PROMPT:
Retype word for word the lines lying between the line containing "its sheared tip" and the line containing "if empty is", together with those two lines themselves, and nothing besides.

DATA SHOWN:
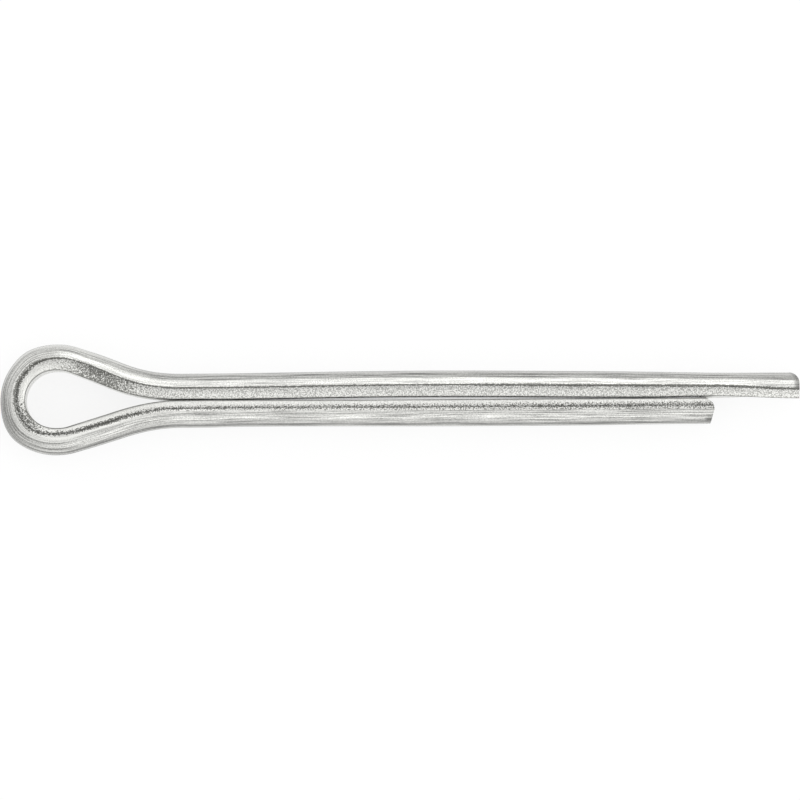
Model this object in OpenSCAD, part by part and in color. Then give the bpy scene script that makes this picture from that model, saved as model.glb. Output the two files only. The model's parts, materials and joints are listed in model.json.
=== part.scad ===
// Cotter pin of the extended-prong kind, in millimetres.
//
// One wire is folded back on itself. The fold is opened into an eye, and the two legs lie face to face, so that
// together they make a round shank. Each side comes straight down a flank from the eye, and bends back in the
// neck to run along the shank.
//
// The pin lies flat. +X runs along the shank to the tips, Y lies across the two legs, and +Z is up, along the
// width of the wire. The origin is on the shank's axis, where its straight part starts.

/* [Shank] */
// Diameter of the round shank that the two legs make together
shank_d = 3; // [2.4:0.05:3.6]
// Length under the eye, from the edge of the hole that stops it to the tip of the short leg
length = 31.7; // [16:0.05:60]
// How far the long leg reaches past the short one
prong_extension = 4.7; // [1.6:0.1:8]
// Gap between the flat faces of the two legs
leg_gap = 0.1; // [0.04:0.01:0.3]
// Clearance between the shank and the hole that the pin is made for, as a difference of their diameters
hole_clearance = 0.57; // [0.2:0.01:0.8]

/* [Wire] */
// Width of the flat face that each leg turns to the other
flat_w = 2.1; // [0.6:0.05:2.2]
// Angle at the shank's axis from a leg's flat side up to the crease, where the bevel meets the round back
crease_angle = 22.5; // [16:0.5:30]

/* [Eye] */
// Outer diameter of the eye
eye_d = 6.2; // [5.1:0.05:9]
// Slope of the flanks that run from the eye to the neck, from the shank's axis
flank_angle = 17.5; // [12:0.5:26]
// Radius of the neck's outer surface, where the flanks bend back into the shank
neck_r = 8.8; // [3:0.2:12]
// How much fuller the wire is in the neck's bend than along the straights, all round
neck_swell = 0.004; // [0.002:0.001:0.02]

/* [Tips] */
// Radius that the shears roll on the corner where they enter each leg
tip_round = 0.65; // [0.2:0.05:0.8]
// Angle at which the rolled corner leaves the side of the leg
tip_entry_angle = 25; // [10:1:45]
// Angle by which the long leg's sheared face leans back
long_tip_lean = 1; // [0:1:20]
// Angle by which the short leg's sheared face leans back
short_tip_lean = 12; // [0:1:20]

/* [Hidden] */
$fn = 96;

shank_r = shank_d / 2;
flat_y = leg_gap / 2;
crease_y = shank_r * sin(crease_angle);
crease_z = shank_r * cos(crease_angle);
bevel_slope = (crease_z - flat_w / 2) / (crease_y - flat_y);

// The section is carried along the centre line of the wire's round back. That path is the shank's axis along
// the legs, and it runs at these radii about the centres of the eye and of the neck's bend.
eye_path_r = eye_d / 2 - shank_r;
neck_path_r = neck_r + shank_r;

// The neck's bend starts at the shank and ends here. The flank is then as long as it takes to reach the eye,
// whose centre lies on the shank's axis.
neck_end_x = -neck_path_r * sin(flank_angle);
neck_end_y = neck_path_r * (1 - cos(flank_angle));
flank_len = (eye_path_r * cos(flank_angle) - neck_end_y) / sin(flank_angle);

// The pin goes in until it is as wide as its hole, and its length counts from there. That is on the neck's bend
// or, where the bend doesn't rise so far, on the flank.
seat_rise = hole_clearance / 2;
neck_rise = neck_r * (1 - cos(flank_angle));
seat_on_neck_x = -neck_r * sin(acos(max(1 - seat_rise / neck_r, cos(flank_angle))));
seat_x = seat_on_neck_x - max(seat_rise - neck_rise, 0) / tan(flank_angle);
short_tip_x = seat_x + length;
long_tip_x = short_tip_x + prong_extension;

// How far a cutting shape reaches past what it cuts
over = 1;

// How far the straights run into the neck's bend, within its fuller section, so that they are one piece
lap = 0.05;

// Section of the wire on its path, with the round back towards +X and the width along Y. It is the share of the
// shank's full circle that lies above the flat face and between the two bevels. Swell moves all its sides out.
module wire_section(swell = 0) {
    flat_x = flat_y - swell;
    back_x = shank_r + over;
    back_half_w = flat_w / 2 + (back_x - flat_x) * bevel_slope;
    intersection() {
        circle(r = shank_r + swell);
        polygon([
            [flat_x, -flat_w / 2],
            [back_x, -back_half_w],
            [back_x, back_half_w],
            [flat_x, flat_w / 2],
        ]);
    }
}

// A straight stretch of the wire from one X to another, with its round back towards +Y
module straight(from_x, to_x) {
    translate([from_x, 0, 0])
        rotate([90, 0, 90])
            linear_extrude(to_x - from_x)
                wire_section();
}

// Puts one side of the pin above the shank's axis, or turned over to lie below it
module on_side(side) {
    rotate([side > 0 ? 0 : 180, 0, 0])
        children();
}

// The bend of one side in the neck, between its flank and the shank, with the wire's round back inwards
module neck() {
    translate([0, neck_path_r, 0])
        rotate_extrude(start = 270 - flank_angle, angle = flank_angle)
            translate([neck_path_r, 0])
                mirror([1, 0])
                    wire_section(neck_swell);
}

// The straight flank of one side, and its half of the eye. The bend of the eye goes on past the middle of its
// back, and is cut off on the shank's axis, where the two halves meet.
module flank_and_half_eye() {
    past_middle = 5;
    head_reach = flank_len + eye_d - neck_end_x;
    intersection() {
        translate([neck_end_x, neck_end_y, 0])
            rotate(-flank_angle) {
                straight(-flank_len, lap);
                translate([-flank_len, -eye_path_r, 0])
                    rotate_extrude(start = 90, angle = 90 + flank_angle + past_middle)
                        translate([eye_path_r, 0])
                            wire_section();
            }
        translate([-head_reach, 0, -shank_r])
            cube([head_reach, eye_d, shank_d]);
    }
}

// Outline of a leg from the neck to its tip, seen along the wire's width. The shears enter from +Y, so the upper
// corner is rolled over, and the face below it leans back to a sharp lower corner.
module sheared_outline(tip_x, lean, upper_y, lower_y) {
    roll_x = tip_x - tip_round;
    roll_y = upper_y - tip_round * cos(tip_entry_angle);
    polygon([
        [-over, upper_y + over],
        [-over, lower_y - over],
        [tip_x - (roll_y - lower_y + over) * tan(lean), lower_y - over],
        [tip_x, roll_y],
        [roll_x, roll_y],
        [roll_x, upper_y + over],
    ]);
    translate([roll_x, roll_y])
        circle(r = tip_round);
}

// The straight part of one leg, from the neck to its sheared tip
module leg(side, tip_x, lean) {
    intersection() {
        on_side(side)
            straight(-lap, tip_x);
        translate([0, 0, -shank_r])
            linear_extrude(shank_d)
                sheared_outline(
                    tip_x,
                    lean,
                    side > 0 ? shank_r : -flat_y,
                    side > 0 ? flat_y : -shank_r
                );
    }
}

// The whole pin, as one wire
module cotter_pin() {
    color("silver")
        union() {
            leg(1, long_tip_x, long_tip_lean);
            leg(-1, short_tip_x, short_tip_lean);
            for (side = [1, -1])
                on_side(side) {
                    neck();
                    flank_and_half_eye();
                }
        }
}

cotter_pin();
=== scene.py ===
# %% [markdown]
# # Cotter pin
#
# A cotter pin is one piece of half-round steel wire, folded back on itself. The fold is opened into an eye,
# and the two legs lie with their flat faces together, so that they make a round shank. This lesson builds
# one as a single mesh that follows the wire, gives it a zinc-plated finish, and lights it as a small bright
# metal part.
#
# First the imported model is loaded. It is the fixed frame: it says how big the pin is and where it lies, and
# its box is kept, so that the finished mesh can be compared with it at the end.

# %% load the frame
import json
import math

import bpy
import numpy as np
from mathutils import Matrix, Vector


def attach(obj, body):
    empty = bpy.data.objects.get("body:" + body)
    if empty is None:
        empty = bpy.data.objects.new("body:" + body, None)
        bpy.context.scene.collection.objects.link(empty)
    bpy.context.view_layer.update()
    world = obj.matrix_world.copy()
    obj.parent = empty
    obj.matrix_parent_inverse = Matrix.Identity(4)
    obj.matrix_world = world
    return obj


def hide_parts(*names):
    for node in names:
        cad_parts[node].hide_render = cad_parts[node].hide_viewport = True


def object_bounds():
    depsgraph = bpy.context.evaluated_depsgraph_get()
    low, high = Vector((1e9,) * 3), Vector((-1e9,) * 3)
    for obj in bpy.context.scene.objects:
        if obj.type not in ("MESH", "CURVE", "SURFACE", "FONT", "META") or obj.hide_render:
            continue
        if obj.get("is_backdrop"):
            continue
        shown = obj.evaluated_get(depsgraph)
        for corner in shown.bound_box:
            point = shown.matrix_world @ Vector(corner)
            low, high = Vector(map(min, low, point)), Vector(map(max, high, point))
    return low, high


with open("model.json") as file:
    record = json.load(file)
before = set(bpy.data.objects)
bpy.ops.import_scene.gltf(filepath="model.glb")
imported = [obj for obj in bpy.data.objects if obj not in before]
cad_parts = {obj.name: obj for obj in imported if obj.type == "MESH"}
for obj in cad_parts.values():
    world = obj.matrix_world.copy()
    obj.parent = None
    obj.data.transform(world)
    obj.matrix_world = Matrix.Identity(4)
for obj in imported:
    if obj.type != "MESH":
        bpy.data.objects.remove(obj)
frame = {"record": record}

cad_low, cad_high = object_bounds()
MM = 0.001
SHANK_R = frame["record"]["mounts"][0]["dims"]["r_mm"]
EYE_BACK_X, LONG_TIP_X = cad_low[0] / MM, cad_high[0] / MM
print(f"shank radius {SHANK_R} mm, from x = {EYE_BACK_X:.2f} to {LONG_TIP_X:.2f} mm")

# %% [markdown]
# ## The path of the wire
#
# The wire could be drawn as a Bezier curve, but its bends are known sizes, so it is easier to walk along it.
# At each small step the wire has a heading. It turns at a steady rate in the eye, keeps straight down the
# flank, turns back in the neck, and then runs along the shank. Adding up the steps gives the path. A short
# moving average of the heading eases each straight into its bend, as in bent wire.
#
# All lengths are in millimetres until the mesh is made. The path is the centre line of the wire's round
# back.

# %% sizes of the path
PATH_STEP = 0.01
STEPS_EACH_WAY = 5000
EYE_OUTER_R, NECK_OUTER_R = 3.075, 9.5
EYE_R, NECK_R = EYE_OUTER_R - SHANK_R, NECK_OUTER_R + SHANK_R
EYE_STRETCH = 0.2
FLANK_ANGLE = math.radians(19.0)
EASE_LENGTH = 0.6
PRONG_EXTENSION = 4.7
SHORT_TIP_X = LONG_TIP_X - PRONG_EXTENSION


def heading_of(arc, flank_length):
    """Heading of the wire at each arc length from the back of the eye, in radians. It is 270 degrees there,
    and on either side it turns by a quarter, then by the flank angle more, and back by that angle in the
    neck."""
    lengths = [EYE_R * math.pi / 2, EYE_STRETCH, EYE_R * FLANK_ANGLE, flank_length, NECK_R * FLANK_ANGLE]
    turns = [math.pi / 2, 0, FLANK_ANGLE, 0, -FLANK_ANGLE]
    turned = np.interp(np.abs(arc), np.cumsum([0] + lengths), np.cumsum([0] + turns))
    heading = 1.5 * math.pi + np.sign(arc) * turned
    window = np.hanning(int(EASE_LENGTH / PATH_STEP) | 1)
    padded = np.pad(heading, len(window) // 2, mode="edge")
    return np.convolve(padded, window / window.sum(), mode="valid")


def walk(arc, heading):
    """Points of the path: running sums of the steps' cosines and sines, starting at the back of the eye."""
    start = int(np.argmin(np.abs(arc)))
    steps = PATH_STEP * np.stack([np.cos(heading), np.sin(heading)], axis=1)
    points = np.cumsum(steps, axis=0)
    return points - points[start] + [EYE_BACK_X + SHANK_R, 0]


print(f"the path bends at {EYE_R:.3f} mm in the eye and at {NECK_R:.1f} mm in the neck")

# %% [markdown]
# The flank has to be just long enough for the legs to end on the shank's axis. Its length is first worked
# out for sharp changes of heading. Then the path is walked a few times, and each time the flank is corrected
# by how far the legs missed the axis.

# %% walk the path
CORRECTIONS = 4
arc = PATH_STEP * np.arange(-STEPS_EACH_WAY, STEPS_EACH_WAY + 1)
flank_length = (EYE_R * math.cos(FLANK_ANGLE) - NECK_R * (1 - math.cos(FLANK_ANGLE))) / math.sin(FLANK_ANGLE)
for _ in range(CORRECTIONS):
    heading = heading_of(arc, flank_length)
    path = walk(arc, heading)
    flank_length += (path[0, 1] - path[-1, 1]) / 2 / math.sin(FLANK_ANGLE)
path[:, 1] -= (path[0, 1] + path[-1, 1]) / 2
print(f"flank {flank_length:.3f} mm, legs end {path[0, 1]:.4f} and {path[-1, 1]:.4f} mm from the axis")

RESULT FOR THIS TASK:
// The straight part of one leg, from the neck to its sheared tip
module leg(side, tip_x, lean) {
    intersection() {
        on_side(side)
            straight(-lap, tip_x);
        translate([0, 0, -shank_r])
            linear_extrude(shank_d)
                sheared_outline(
                    tip_x,
                    lean,
                    side > 0 ? shank_r : -flat_y,
                    side > 0 ? flat_y : -shank_r
                );
    }
}

// The whole pin, as one wire
module cotter_pin() {
    color("silver")
        union() {
            leg(1, long_tip_x, long_tip_lean);
            leg(-1, short_tip_x, short_tip_lean);
            for (side = [1, -1])
                on_side(side) {
                    neck();
                    flank_and_half_eye();
                }
        }
}

cotter_pin();
=== scene.py ===
# %% [markdown]
# # Cotter pin
#
# A cotter pin is one piece of half-round steel wire, folded back on itself. The fold is opened into an eye,
# and the two legs lie with their flat faces together, so that they make a round shank. This lesson builds
# one as a single mesh that follows the wire, gives it a zinc-plated finish, and lights it as a small bright
# metal part.
#
# First the imported model is loaded. It is the fixed frame: it says how big the pin is and where it lies, and
# its box is kept, so that the finished mesh can be compared with it at the end.

# %% load the frame
import json
import math

import bpy
import numpy as np
from mathutils import Matrix, Vector


def attach(obj, body):
    empty = bpy.data.objects.get("body:" + body)
    if empty is None:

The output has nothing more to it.